To rejoice with those who will be able to embrace today,
To enfold all of those leaning into their longing, souls trembling,
To hold on to hope without letting go,
And to leave some quiet space for a silent scream.
Please, grant us the room to shatter into pieces,
And the spirit to be rebuilt, anew.
*Translated by Rabbi Ayelet Cohen
Hearts, Eyes, and Ears Open to Light—even in Darkness
The darkness of Ki Tavo is not named as “darkness,” but it pervades the parasha’s long litany of curses. The land fails, the body falters, enemies encircle, the future withers. In such a world, the heart, eyes, and ears are described as if they had never functioned fully until “this day”—a state of blindness, of unknowing, of walking without clear light. This darkness is the experience of lived reality saturated with threat and confusion.

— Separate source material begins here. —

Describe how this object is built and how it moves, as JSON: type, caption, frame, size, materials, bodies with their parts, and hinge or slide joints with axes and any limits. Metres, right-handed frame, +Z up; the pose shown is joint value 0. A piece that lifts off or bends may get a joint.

And yet, against this backdrop of darkness, Isaiah’s haftarah resounds with a different call: “Arise, shine; for thy light is come, and the glory of the Lord is risen upon thee.”(Isa. 60:1) It does not deny that “…the darkness shall cover the earth…”(Isa. 60:2); it insists that the darkness itself is the ground for light to be revealed. The parasha presents “…until this day” (Deut. 29:3) as the awakening of heart and senses; the haftarah offers this awakening a future horizon.
In other times we might have celebrated such a paradigm shift. Now, it seems, our eyes have opened to the dark—and we must live with the ongoing struggle this reveals. The uniqueness of this moment lies not only in seeing the past anew, but in being invited into what may yet come. The heart opened by rupture knows fear, but it also expands and contains. The poems we have read above testify to this double movement: lament and prayer, fracture and hope.
Perhaps this is what it means, in these days, to have “a heart to perceive, and eyes to see, and ears to hear”: not a heart tranquil and untroubled, but a heart able to bear complexity, trauma, and hope together. To recognize darkness, not conceal the shattering, but work with it—until “and the days of thy mourning shall be ended.” (Isa. 60:20).